The libertarians who love to sue Seattle are back. This time they're filing a lawsuit over the city's temporary ban on websites where tenants are asked to bid on housing rates.
Back in March, the Seattle City Council passed a one-year moratorium on rent-bidding websites. Sites like Rentberry and Biddwell allow landlords to post rental units and then ask tenants to bid on how much they would pay in rent. Although neither of the sites had launched in Seattle when the council passed the moratorium, skeptics cautioned that the sites could exacerbate high rental costs or violate city housing laws. Council Member Teresa Mosqueda, who sponsored the moratorium, said at the time it was an effort to "be proactive and get ahead of new platforms as they come on the market to make sure we’re looking at any unintended consequences."

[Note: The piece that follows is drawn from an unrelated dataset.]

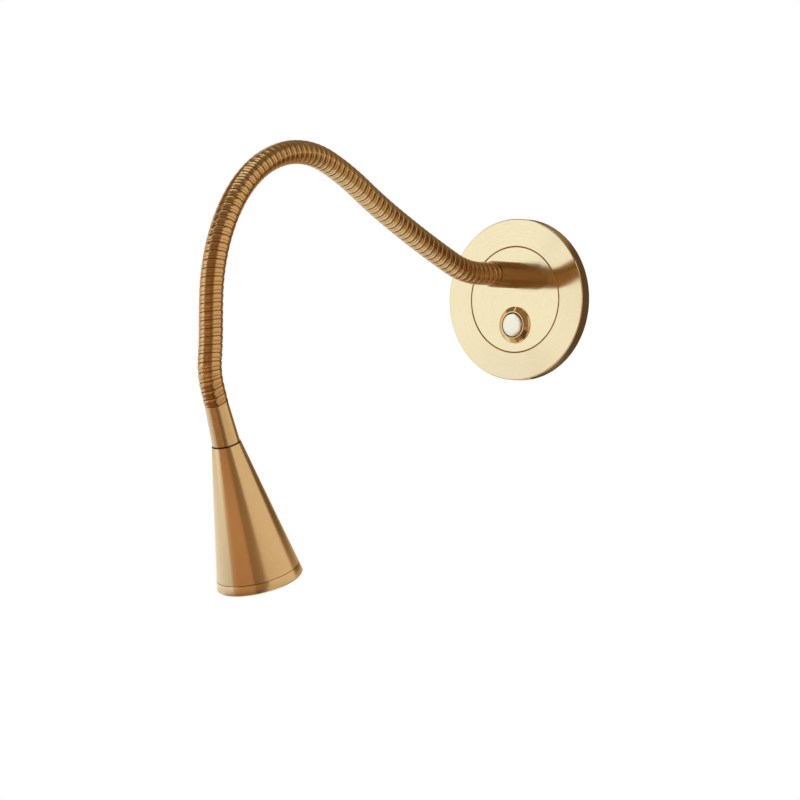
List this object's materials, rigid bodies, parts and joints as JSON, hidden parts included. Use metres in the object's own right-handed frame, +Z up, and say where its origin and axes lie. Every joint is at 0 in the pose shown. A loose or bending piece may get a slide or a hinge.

On Wednesday, the Pacific Legal Foundation announced it will represent Rentberry and one Seattle landlord in a federal lawsuit challenging the moratorium.
PLF is a conservative law firm with an office in Bellevue and a penchant for defending landlords and property rights. In its complaint, PLF argues that the rent-bidding moratorium violates landlords' free speech rights because sites like Rentberry allow communication between landlords and tenants. The firm argues the council "has no evidence" that rental bidding platforms violate Seattle's housing laws, affect equitable access to Seattle's rental housing market, or that banning them "directly advances a substantial governmental interests."
PLF's client, a Seattle landlord named Delaney Wysingle, has for three years owned and rented out a single family home in Seattle, according to the complaint. He wants to use a bidding platform to find a new tenant this summer. The site would allow him to "save time, settle on a mutually beneficial arrangement with prospective tenants, and determine the best market rent through bidding," the complaint, filed in U.S. District Court, claims.
The complaint marks PLF's fifth active case against the City of Seattle. They've also sued over Seattle's income tax, democracy vouchers, first-in-time rental law, and law barring landlords' use of most criminal records when selecting tenants.
A spokesperson for Seattle City Attorney Pete Holmes said the office has not yet received the complaint but "will review [it]...then evaluate our next steps from there."
UPDATE: In a statement, Mosqueda defended the moratorium. “I do not believe there are any ‘free speech’ violations associated with this legislation,” Mosqueda said. “Landlords still retain the right to post rental listings on whatever sites they choose.” The city is “working with landlords and consumers as we study this issue in anticipation of revisiting the moratorium next year,” she said.